For the eighth month in a row, inflation has been above the Bank of Canada’s target rate of 1% to 3%. Just last month, in fact, inflation hovered at 4.7%, the same as it was in October. Inflation has touched everything from the price of gas to meat to furniture. But it’s not just our dollars that are shrinking. If you hoard your rewards points, inflation is quietly making them worthless.
How does inflation affect rewards points?
Just like it affects your money: the more costly things become, the less value your points have.
For cash back, it’s fairly simple to see the impact of inflation. But it depends on what you buy. For instance, let’s say you got a welcome bonus of $200 on a cash back card in 2020. You saved that bonus, and now at the end of 2021, you plan to redeem it on a grocery bill. Well, considering that the overall price of groceries has gone up by 3% to 5%, your cash back bonus is now worth around $194 to $190 in 2020 dollars.
But inflation can be tricky, especially with food, as some costs can actually go down. For instance, the price of tomatoes has decreased more than 20% since 2020. So if you just bought tomatoes with your $200 in cash back, you could buy $220 of tomatoes in 2020 money. That’s a lot of tomato sauce, or enough bruschetta to feed a small army.

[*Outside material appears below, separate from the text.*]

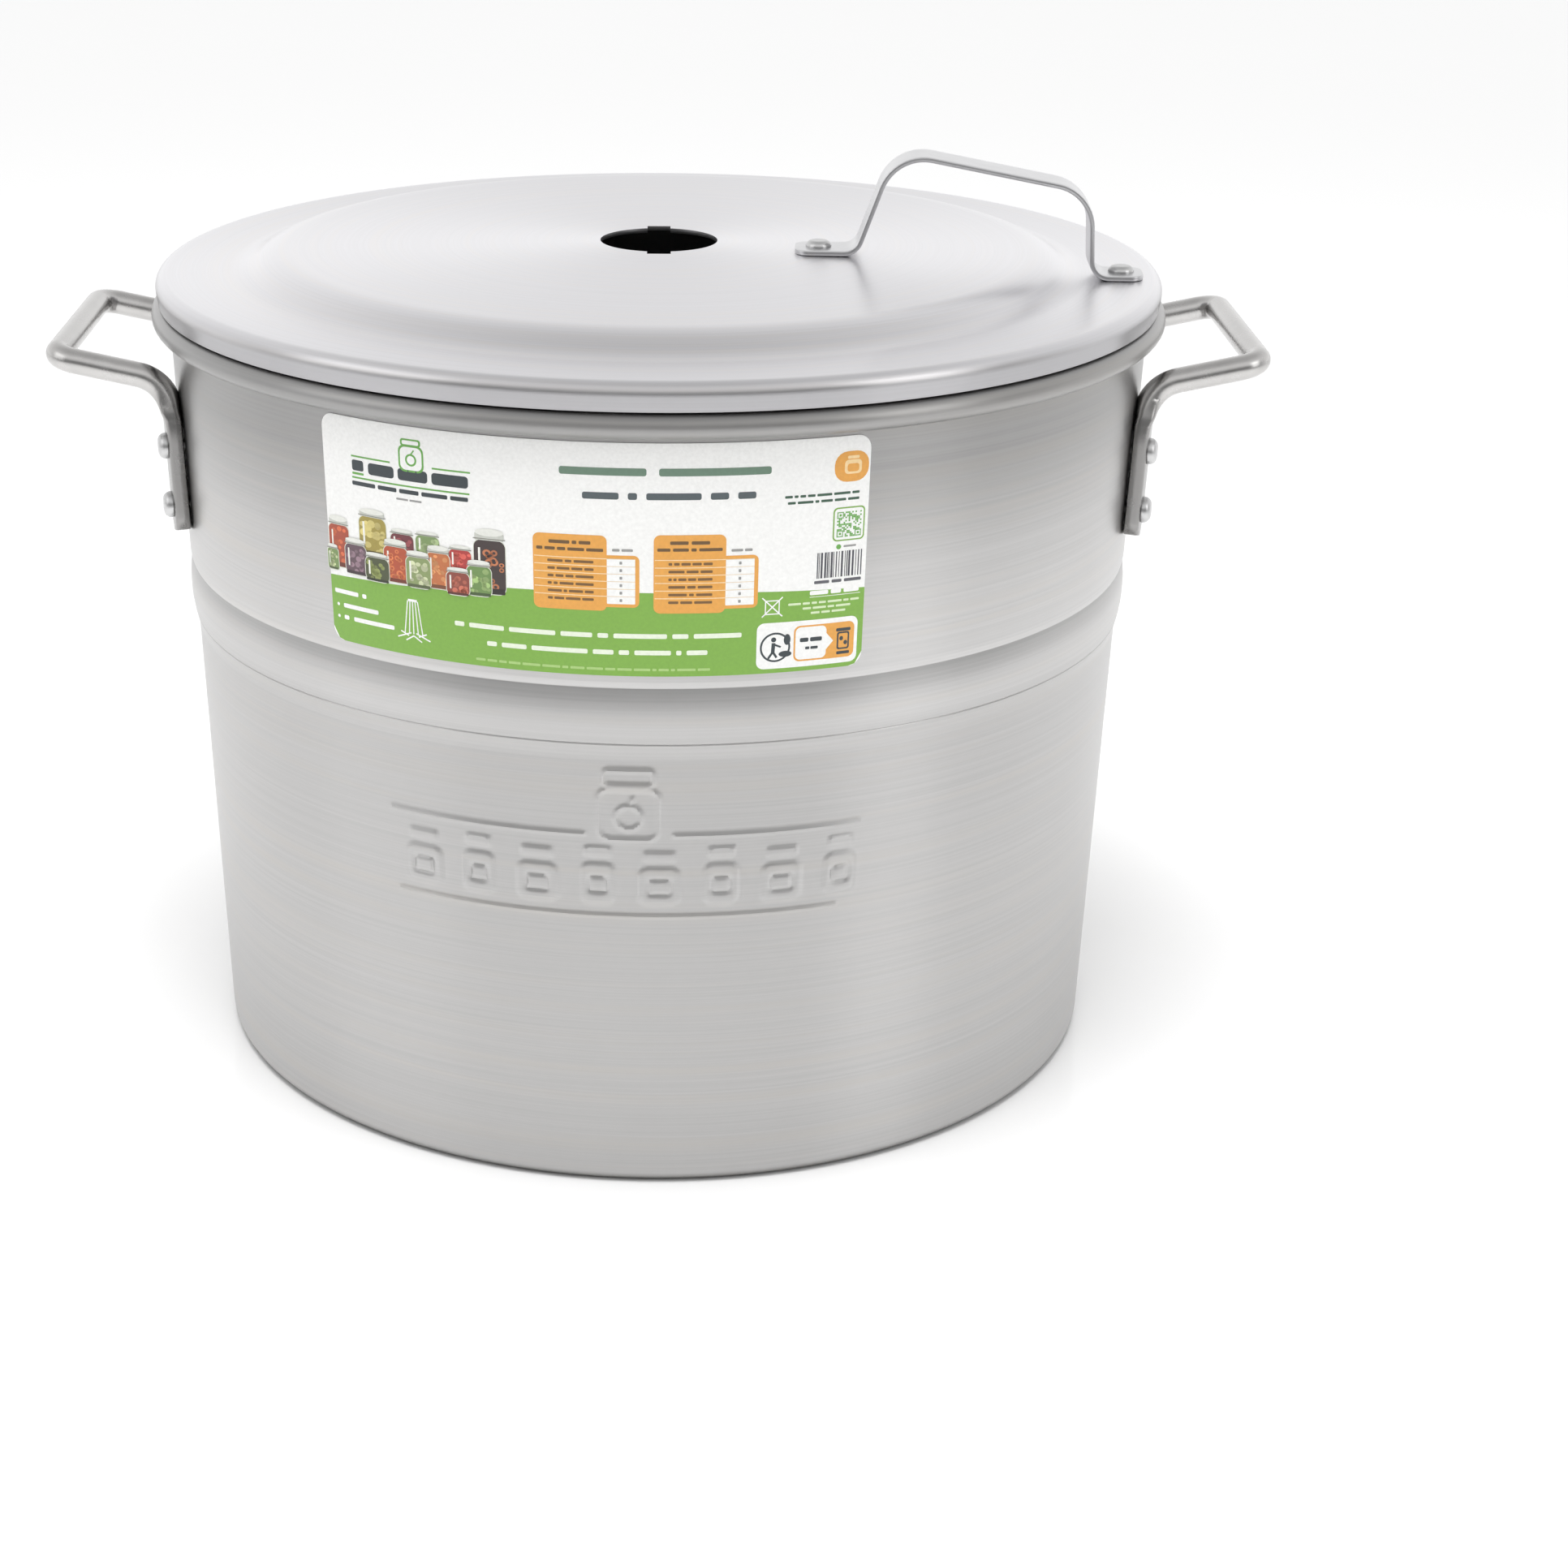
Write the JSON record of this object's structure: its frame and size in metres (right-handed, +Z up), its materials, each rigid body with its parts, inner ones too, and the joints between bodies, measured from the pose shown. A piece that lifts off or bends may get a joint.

With rewards points and miles, it works similarly. As inflation pushes prices up, you need more points to redeem certain purchases.
For example, your credit card provider may give you $.01 for every mile you earn. For 50,000 miles, then, you can purchase a $500 ticket. In 2020, $500 may have been enough for a round trip ticket to visit family in Calgary. With fuel costs going up, however, in 2021 you need $550. While your miles still hold the same value ($.01 for every mile you earn), you now need more miles to redeem the same flight.
How to protect your rewards from inflation
Perhaps the easiest way to protect your rewards points from inflation is to use them, what some call “earn and burn.”
While true, some purchases require you to save points — such as certain flights or merchandise — now might be the best time to focus on small redemptions. Often you don’t have to accumulate enough points to cover a full purchase. At the end of the month you can apply your accumulated points toward your credit card balance.
Of course, you want to redeem your points for the right things. For instance, if your credit card gives you more value for flight redemptions, use your points to buy flights. Redeeming your points or miles for cash back, simply because you’re afraid they will erode under inflation, could devalue them in the process. That basically defeats the purpose of inflation-proofing your points.
Another option is to wait until prices deflate. When deflation happens, your points or cash back will gain some value. You’ll have more purchasing power, even if your earn rate or rewards system hasn’t changed.